4
Research, Observation, and Modeling Needs: Ground Effects
Two workshop sessions were focused on research needs and on observation and modeling needs related to ground effects. The first of these was a keynote presentation on research needs for the prediction of ground effects, and the second was a panel devoted to the observation and modeling needs for ground effects. As previously noted, these presentations specifically addressed three different parts of the statement of task:
- Examine trends in available and anticipated observations, including the use of constellations of small satellites, hosted payloads, ground-based systems, international collaborations, and data buys, that are likely to drive future space weather architectures; review existing and developing technologies for both research and observations.
- Consider the adequacy and uses of existing relevant programs across the agencies, including NASA’s Living With a Star (LWS) program and its Space Weather Science Application initiative, the National
- Science Foundation’s (NSF’s) Geospace research programs, and NOAA’s Research to Operations (R2O) and Operations to Research (O2R) programs for reaching the goals described above.
- Consider how to incorporate data from NASA missions that are “one-off” or otherwise nonoperational into operational environments, and assess the value and need for real-time data (for example, by providing “beacons” on NASA research missions) to improve forecasting models.
The following two sections summarize those ground effects–related presentations.
RESEARCH NEEDS
In a keynote presentation on the workshop’s first day, Jeffrey Love of the U.S. Geological Survey (USGS) spoke about the geoelectric hazards and effects on U.S. power grids caused by geomagnetic storms as well as about what is needed for better prediction of such storms.
Geomagnetically induced currents (GICs) are among the most important hazards of space weather, he said, because they can give rise to severe, irreversible damage on power grids. The GICs are driven by induced geoelectric fields, which depend on both the intensity of the geomagnetic disturbance (ionospheric currents) and the Earth-surface impedance (subsurface electrical conductivity structure determined by geology). The overall magnitude of the risk is controlled by the externally driven storm intensity.

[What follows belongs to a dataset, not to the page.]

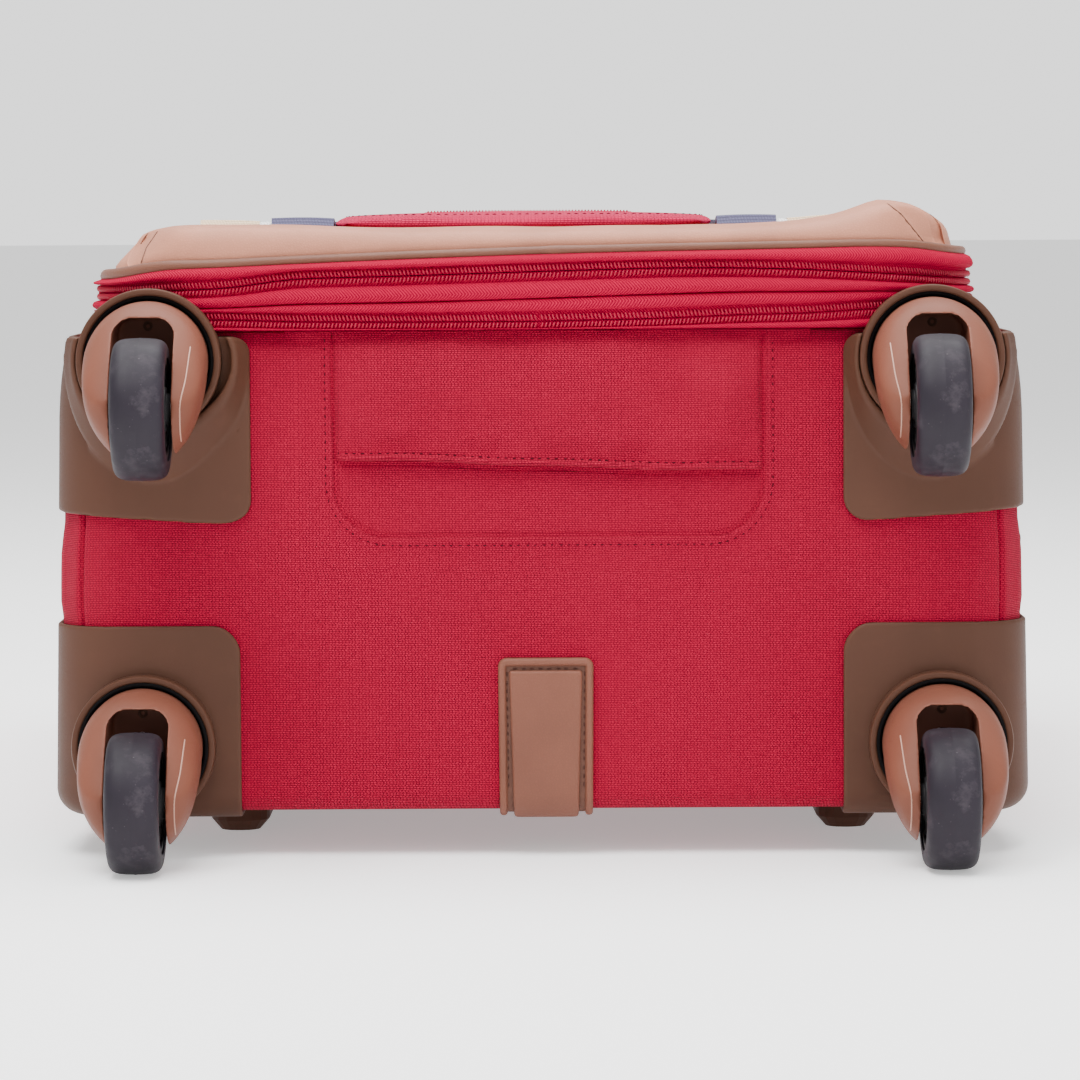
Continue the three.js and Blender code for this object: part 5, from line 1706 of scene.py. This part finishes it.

The Carrington event in 1859 is often used as a reference for a superstorm, but in the twentieth century alone, five significant geomagnetic storms took place. One of these, which struck in March 1989, caused significant damage to, among many other things, a high-voltage transformer at a nuclear power center in Salem, New Jersey (Figure 4-1). At a 2008 National Academies workshop, participants predicted that a superstorm similar to the Carrington event could cause significant damage and interference to military and civilian assets, including the possibility of widespread and prolonged loss of electricity, damage to the grid, and severe disruptions to Global Positioning System, radio communication, and geophysical surveys.1 Estimates provided at the workshop were that the total economic impact just for the United States would be between $1 trillion and $2 trillion. Although such an event has not been experienced since the development of modern technology, history makes it clear that a future occurrence is plausible.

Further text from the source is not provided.